◆ TASK OBJECTIVE
Would you restate all the data that follows, word for word?

◆ DATASET SECTION
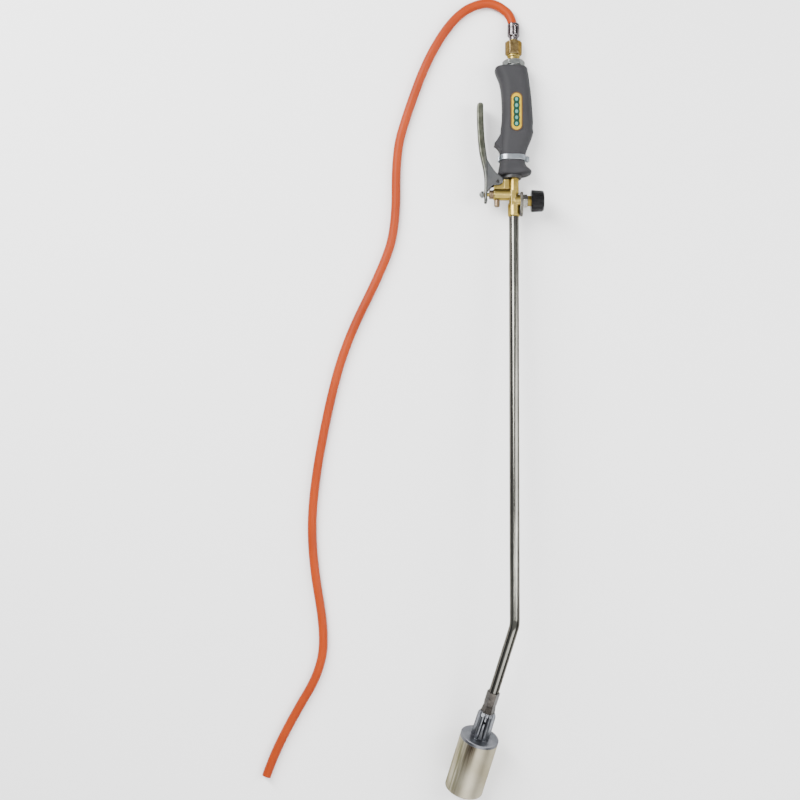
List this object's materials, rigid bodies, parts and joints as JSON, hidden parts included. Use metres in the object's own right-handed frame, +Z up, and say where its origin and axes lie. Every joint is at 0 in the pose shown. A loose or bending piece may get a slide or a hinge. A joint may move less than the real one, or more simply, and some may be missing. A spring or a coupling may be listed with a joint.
{
  "type": "propane torch",
  "caption": "Hand-held propane torch: hose, grip with trigger lever, brass valve with pilot knob, cranked steel lance and round flame shroud.",
  "frame": {"origin": "centre of the footprint of the torch without its hose, on the ground it lies on", "axes": "+Y from the flame shroud towards the hose fitting, +Z up from the ground, +X towards the pilot knob"},
  "size_m": [0.3665, 1.0396, 0.1026],
  "materials": {
    "hose": "smooth extruded rubber",
    "ferrule_steel": "pressed, semi-bright",
    "brass": "machined",
    "dark_brass": "browned",
    "fibre": "fibre washer",
    "zinc": "zinc plated",
    "grip_plastic": "moulded, fine satin",
    "dark_plastic": "moulded",
    "band_steel": "satin plated strip",
    "badge_orange": "printed rim",
    "badge_yellow": "printed field",
    "badge_green": "printed bars",
    "lever_metal": "cast, tumbled",
    "pin_steel": "dull",
    "black_rubber": "seal",
    "spring_steel": "drawn wire",
    "plated": "bright plating",
    "knob_plastic": "moulded",
    "lance_steel": "polished tube",
    "dark_steel": "blackened",
    "neck_casting": "grey cast",
    "stainless": "polished stainless"
  },
  "bodies": {
    "torch": {"hose": "hose", "hose_ferrule": "ferrule_steel", "hose_tail": "brass", "union_nut": "brass", "union_washer": "fibre", "inlet_nipple": "brass", "handle_tube": "pin_steel", "top_locknut": "zinc", "top_washer": "zinc", "grip": "grip_plastic", "grip_end_cap": "dark_plastic", "grip_band": "band_steel", "band_pin": "pin_steel", "badge_rim": "badge_orange", "badge_plate": "badge_yellow", "badge_marks": "badge_green", "lever_pin": "pin_steel", "valve_body": "brass", "chamber_plug": "dark_brass", "gland_nut": "dark_brass", "stem_oring": "black_rubber", "return_spring": "spring_steel", "bonnet_plate": "zinc", "pilot_bonnet": "plated", "pilot_gland": "brass", "pilot_oring": "black_rubber", "lance_tube": "lance_steel", "burner_nut": "dark_steel", "jet_collar": "dark_steel", "gas_jet": "brass", "burner_neck": "neck_casting", "flame_holder": "dark_steel", "flame_shroud": "stainless"},
    "lever": {"lever": "lever_metal"},
    "stem": {"valve_stem": "brass", "seal_disc": "black_rubber", "stem_nut": "zinc"},
    "pilot_needle": {"pilot_spindle": "brass"},
    "pilot_knob": {"pilot_knob": "knob_plastic", "knob_screw": "pin_steel"}
  },
  "joints": [
    {"name": "lever_squeeze", "type": "hinge", "parent": "torch", "child": "lever", "pos_m": [0.00413, 0.29173, 0.0333], "axis": [-0.0007, -0.1122, -0.9937], "range_deg": [0, 10], "stiffness_Nm_per_rad": 1.5, "springref_deg": -5.73},
    {"name": "stem_slide", "type": "slide", "parent": "torch", "child": "stem", "axis": [-1, 0.0066, 0], "range_m": [0, 0.0034], "deforming": ["return_spring"]},
    {"name": "needle_slide", "type": "slide", "parent": "torch", "child": "pilot_needle", "axis": [1, -0.0066, 0], "range_m": [0, 0.00091667]},
    {"name": "knob_turn", "type": "hinge", "parent": "pilot_needle", "child": "pilot_knob", "pos_m": [0.05467, 0.26735, 0.03601], "axis": [1, -0.0066, 0], "range_deg": [0, 330]}
  ],
  "couplings": [
    {"joint": "stem_slide", "follows": "lever_squeeze", "m_per_rad": 0.019},
    {"joint": "knob_turn", "follows": "needle_slide", "rad_per_m": 6283.2}
  ]
}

◆ RESPONSE TO THIS TASK
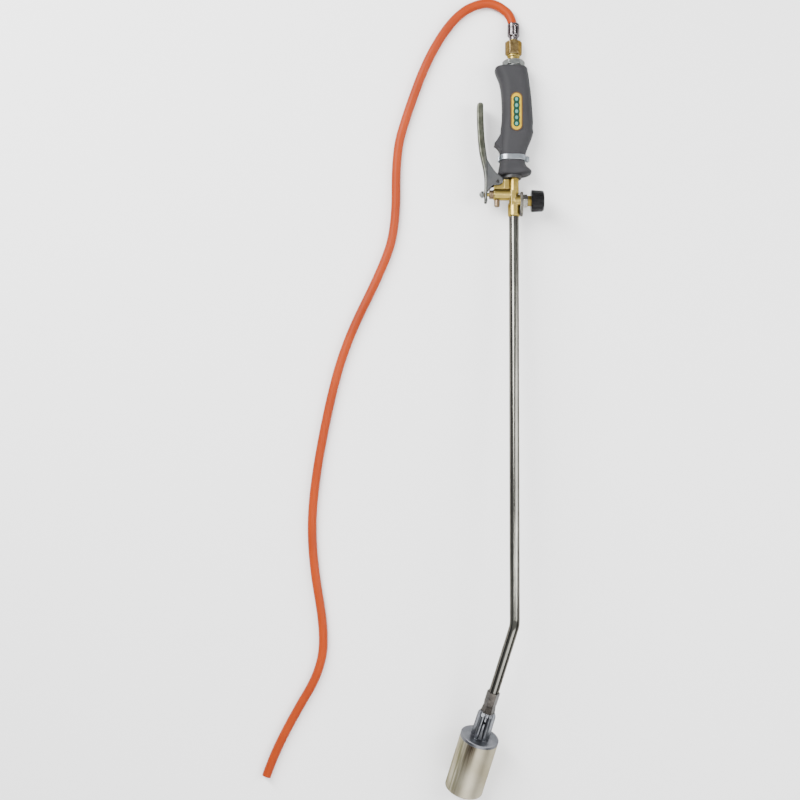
List this object's materials, rigid bodies, parts and joints as JSON, hidden parts included. Use metres in the object's own right-handed frame, +Z up, and say where its origin and axes lie. Every joint is at 0 in the pose shown. A loose or bending piece may get a slide or a hinge. A joint may move less than the real one, or more simply, and some may be missing. A spring or a coupling may be listed with a joint.
{
  "type": "propane torch",
  "caption": "Hand-held propane torch: hose, grip with trigger lever, brass valve with pilot knob, cranked steel lance and round flame shroud.",
  "frame": {"origin": "centre of the footprint of the torch without its hose, on the ground it lies on", "axes": "+Y from the flame shroud towards the hose fitting, +Z up from the ground, +X towards the pilot knob"},
  "size_m": [0.3665, 1.0396, 0.1026],
  "materials": {
    "hose": "smooth extruded rubber",
    "ferrule_steel": "pressed, semi-bright",
    "brass": "machined",
    "dark_brass": "browned",
    "fibre": "fibre washer",
    "zinc": "zinc plated",
    "grip_plastic": "moulded, fine satin",
    "dark_plastic": "moulded",
    "band_steel": "satin plated strip",
    "badge_orange": "printed rim",
    "badge_yellow": "printed field",
    "badge_green": "printed bars",
    "lever_metal": "cast, tumbled",
    "pin_steel": "dull",
    "black_rubber": "seal",
    "spring_steel": "drawn wire",
    "plated": "bright plating",
    "knob_plastic": "moulded",
    "lance_steel": "polished tube",
    "dark_steel": "blackened",
    "neck_casting": "grey cast",
    "stainless": "polished stainless"
  },
  "bodies": {
    "torch": {"hose": "hose", "hose_ferrule": "ferrule_steel", "hose_tail": "brass", "union_nut": "brass", "union_washer": "fibre", "inlet_nipple": "brass", "handle_tube": "pin_steel", "top_locknut": "zinc", "top_washer": "zinc", "grip": "grip_plastic", "grip_end_cap": "dark_plastic", "grip_band": "band_steel", "band_pin": "pin_steel", "badge_rim": "badge_orange", "badge_plate": "badge_yellow", "badge_marks": "badge_green", "lever_pin": "pin_steel", "valve_body": "brass", "chamber_plug": "dark_brass", "gland_nut": "dark_brass", "stem_oring": "black_rubber", "return_spring": "spring_steel", "bonnet_plate": "zinc", "pilot_bonnet": "plated", "pilot_gland": "brass", "pilot_oring": "black_rubber", "lance_tube": "lance_steel", "burner_nut": "dark_steel", "jet_collar": "dark_steel", "gas_jet": "brass", "burner_neck": "neck_casting", "flame_holder": "dark_steel", "flame_shroud": "stainless"},
    "lever": {"lever": "lever_metal"},
    "stem": {"valve_stem": "brass", "seal_disc": "black_rubber", "stem_nut": "zinc"},
    "pilot_needle": {"pilot_spindle": "brass"},
    "pilot_knob": {"pilot_knob": "knob_plastic", "knob_screw": "pin_steel"}
  },
  "joints": [
    {"name": "lever_squeeze", "type": "hinge", "parent": "torch", "child": "lever", "pos_m": [0.00413, 0.29173, 0.0333], "axis": [-0.0007, -0.1122, -0.9937], "range_deg": [0, 10], "stiffness_Nm_per_rad": 1.5, "springref_deg": -5.73},
    {"name": "stem_slide", "type": "slide", "parent": "torch", "child": "stem", "axis": [-1, 0.0066, 0], "range_m": [0, 0.0034], "deforming": ["return_spring"]},
    {"name": "needle_slide", "type": "slide", "parent": "torch", "child": "pilot_needle", "axis": [1, -0.0066, 0], "range_m": [0, 0.00091667]},
    {"name": "knob_turn", "type": "hinge", "parent": "pilot_needle", "child": "pilot_knob", "pos_m": [0.05467, 0.26735, 0.03601], "axis": [1, -0.0066, 0], "range_deg": [0, 330]}
  ],
  "couplings": [
    {"joint": "stem_slide", "follows": "lever_squeeze", "m_per_rad": 0.019},
    {"joint": "knob_turn", "follows": "needle_slide", "rad_per_m": 6283.2}
  ]
}